L’ambulance a été appelée et il a été transporté à l’hôpital Youville de Rouyn-Noranda. À cause des multiples fractures au cerveau et aux mâchoires, sa tête était très enflée. Maman nous a dit que le sang sortait de sa bouche, son nez et ses oreilles (symptômes de lésions cérébrales). Ils ont mis une tente à oxygène autour de son lit pour l’aider à respirer mais aussitôt que l’infirmière ou le docteur soulevait la tente pour lui donner des soins, mon père manquait d’air et devenait bleu. Il était également dans le coma. Le médecin ne voulait pas l’envoyer à Montréal parce qu’il disait que mon père en avait seulement que pour deux heures à vivre. Mon oncle a insisté pour que le docteur décide finalement de l’envoyer à Montréal par avion. 

Après un examen à son arrivé à l’hôpital, les médecins ont dit que papa avait deux fractures du crâne et des fractures aux mâchoires. Son côté droit était paralysé. Ils lui ont donné de l’oxygène directement dans ses poumons. Une nuit, alors que papa était encore dans le coma, il devait avoir tellement mal aux mâchoires qu’il a arraché tout le brochage qui retenait ses mâchoires en place. Ils ont dû l’opérer à nouveau pour réattacher ses mâchoires. Papa est resté 30 jours dans le coma. À son réveil il avait perdu la mémoire.

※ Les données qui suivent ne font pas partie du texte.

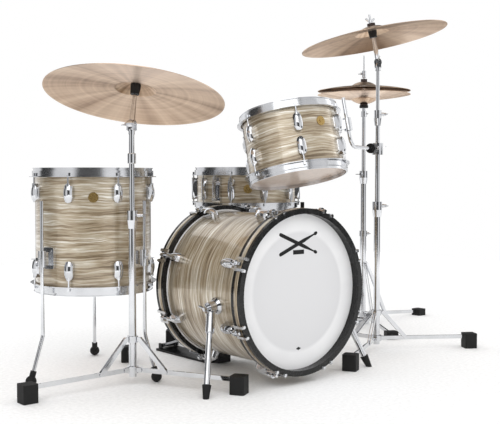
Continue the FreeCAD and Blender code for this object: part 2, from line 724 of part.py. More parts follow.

À la fin du mois de juin, deux mois après son accident, maman m’a amené visiter papa. Je n’avais pas le droit d’aller dans la salle où tous les blessés graves reposaient parce que ça aurait été trop dur pour moi qui venait d’avoir 11 ans. Alors ils ont amené papa dans le petit salon où j’attendais. Il avait tellement changé. Il paraissait pas mal plus vieux que ses 37 ans. Il se déplaçait à l’aide d’une marchette parce qu’il était encore semi paralysé. Il portait de grosses lunettes avec du ruban noir dans les verres proche du nez pour forcer ses yeux à ne pas loucher, conséquence des fractures qu’il avait eues au cerveau.  Quand il m’a vu il a dit : « C’est qui elle? » Maman a répondu : « Cré farceur va! tu sais bien que c’est Jocelyne. » Moi je savais que papa ne m’avait pas reconnue. Pour qu’il ne me voit pas, je me suis retournée de bord pour pleurer.